- [Dataset excerpt]
%%

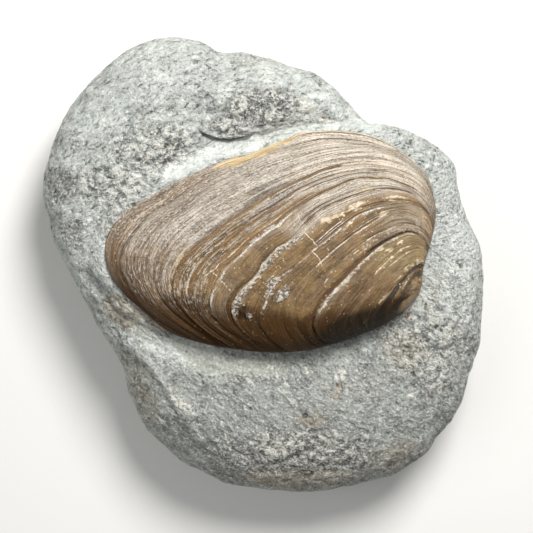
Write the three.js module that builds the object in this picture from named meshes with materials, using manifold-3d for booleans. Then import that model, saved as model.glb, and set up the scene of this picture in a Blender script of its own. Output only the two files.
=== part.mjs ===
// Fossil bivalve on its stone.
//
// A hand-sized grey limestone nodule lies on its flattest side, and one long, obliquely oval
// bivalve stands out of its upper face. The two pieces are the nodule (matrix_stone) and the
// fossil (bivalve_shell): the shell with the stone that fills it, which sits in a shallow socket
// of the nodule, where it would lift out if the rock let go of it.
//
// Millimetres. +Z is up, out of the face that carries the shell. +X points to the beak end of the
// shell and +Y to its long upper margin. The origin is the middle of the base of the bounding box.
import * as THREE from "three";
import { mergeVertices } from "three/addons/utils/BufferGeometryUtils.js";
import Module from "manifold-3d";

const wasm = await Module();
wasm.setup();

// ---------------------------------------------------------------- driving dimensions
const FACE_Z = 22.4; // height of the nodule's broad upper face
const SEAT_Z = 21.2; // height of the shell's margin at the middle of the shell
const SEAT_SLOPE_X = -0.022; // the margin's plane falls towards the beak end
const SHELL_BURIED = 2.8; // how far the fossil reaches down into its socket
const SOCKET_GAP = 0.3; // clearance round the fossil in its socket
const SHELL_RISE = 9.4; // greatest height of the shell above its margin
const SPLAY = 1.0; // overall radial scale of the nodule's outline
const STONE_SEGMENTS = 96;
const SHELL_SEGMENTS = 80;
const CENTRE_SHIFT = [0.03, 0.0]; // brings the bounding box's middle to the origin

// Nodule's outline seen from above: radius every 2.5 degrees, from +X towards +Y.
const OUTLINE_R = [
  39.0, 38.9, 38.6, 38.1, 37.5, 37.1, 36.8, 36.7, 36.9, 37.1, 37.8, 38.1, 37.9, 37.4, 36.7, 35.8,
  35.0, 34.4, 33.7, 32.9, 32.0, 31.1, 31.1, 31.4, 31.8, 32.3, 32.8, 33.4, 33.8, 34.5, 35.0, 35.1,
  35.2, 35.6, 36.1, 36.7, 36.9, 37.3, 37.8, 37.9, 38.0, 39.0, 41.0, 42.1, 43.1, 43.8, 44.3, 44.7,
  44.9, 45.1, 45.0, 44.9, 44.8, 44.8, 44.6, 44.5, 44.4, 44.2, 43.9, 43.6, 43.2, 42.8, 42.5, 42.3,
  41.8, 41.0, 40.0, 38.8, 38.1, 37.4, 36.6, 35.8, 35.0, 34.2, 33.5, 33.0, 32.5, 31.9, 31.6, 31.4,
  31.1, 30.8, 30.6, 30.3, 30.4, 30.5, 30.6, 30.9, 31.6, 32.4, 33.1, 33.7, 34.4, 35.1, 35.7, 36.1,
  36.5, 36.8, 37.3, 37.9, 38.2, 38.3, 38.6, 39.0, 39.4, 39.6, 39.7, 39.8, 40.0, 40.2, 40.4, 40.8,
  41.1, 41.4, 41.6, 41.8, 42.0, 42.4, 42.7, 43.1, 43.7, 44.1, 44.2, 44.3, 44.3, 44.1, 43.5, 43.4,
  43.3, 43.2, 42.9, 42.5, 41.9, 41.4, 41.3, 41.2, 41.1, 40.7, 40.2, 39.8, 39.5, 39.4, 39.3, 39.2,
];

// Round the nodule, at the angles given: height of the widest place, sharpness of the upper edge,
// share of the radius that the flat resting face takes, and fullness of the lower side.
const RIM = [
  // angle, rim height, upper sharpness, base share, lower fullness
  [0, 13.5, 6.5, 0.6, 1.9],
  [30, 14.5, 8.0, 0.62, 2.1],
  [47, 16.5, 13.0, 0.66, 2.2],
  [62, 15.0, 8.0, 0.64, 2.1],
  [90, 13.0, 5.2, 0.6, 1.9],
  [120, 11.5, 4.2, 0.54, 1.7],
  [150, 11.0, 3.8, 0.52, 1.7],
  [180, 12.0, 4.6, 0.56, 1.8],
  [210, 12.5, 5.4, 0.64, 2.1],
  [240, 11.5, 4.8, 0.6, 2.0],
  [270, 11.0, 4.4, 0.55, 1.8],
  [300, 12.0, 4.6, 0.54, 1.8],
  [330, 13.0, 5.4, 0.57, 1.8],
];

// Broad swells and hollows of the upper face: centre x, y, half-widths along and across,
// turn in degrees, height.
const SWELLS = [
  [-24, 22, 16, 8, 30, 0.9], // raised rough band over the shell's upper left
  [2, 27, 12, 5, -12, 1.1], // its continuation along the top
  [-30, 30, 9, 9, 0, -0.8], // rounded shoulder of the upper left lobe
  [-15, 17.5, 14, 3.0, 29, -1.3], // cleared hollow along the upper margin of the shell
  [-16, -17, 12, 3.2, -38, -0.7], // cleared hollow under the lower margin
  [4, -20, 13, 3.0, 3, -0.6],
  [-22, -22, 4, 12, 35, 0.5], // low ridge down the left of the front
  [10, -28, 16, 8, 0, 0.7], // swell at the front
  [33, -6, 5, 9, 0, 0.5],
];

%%

- [Stated task]
In the listing above, please print only the lines from the first one to the line where "wasm.setup();" appears, exactly as written, both of those lines included.

- [Response]
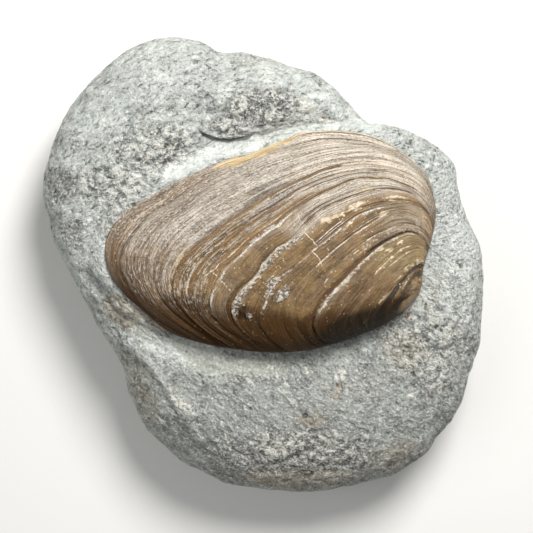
Write the three.js module that builds the object in this picture from named meshes with materials, using manifold-3d for booleans. Then import that model, saved as model.glb, and set up the scene of this picture in a Blender script of its own. Output only the two files.
=== part.mjs ===
// Fossil bivalve on its stone.
//
// A hand-sized grey limestone nodule lies on its flattest side, and one long, obliquely oval
// bivalve stands out of its upper face. The two pieces are the nodule (matrix_stone) and the
// fossil (bivalve_shell): the shell with the stone that fills it, which sits in a shallow socket
// of the nodule, where it would lift out if the rock let go of it.
//
// Millimetres. +Z is up, out of the face that carries the shell. +X points to the beak end of the
// shell and +Y to its long upper margin. The origin is the middle of the base of the bounding box.
import * as THREE from "three";
import { mergeVertices } from "three/addons/utils/BufferGeometryUtils.js";
import Module from "manifold-3d";

const wasm = await Module();
wasm.setup();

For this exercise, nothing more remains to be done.